- Move over Mao! The Beijing Olympic stadium is taking over as symbol of China pride, at least on newly-issued 10 RMB notes, which feature the stadium and Greek statuary, but no portrait of the Chairman. Mao’s absence from the currency marks the first time in nearly a decade that he hasn’t been prominently featured on Chinese cash.
- Mao’s image may be on the decline, but there is one thing China will never relinquish — the bicycle. The vehicle’s prominence and popularity continues despite the fact that big cities are getting less and less bike-friendly. We would say that’s an understatement in Shanghai, where two-wheeling it downtown is likely to cost you a lot more than a cab fare.
- Preservation is not usually the top priority in forward-thinking Shanghai, but historic space meets development innovation in the new Jianyeli project, which targets shikumen-style housing from the 30s in Xuhui District. The neighborhood, one of the largest collections of traditional homes left in the city, aims to turn the area into an upscale hotel, doing for tourist accommodations what Xintandi did for expat shopping.
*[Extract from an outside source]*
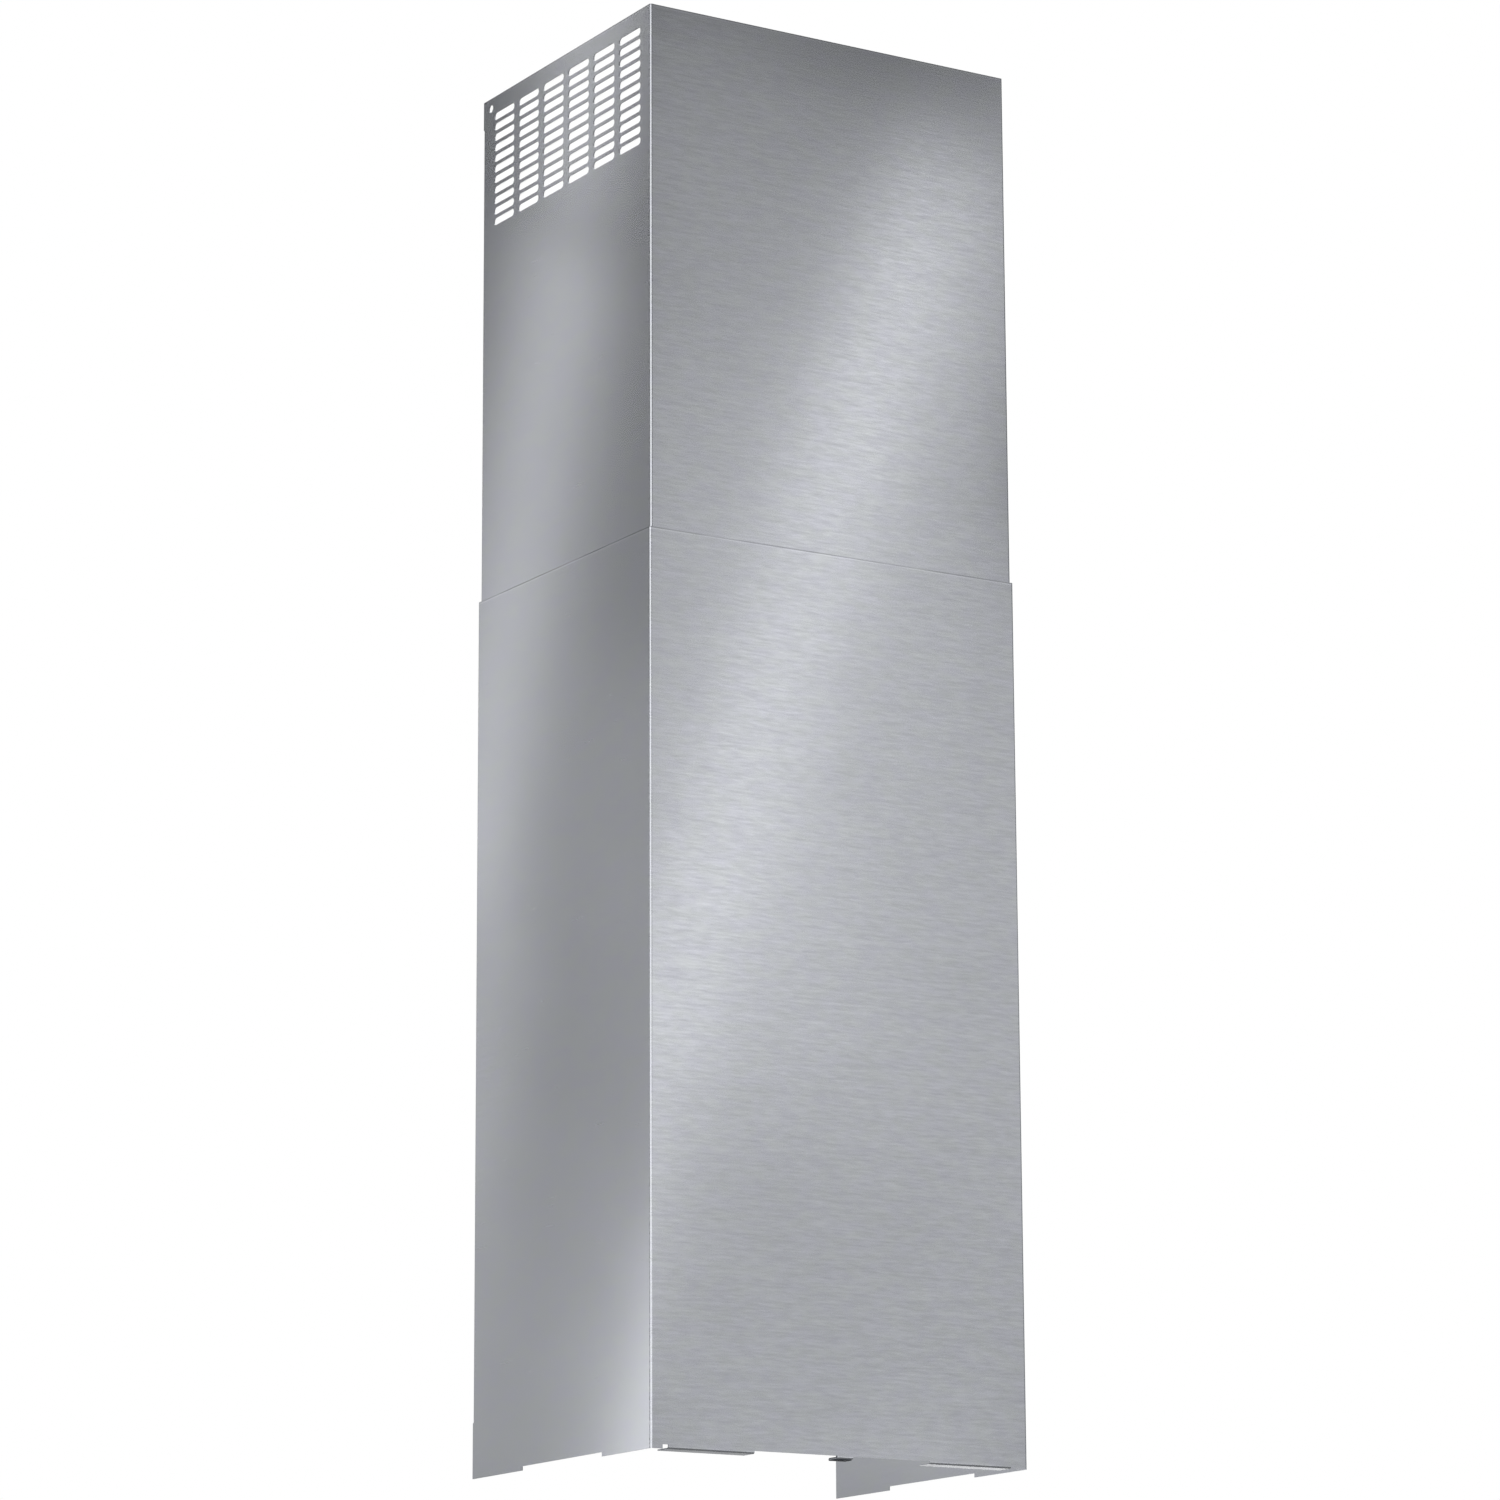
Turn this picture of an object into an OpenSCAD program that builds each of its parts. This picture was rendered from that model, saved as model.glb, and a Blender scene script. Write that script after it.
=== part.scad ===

- Tickets may be expensive, but there’s one thing you can get absolutely free at the Olympics this August: the Bible. Tens of thousands of copies of the holy book have been printed for distribution, say members of China’s Christian society. The news comes as a surprise for many who expected more government restriction of religious paraphernalia at the games.
- Surprise! There are rich people in China. While this revelation won’t come as a shock to anyone who’s dined on the Bund recently (or read our blog) the statistics are pretty astounding — a 20% rise in the number of Chinese millionaires in 2006.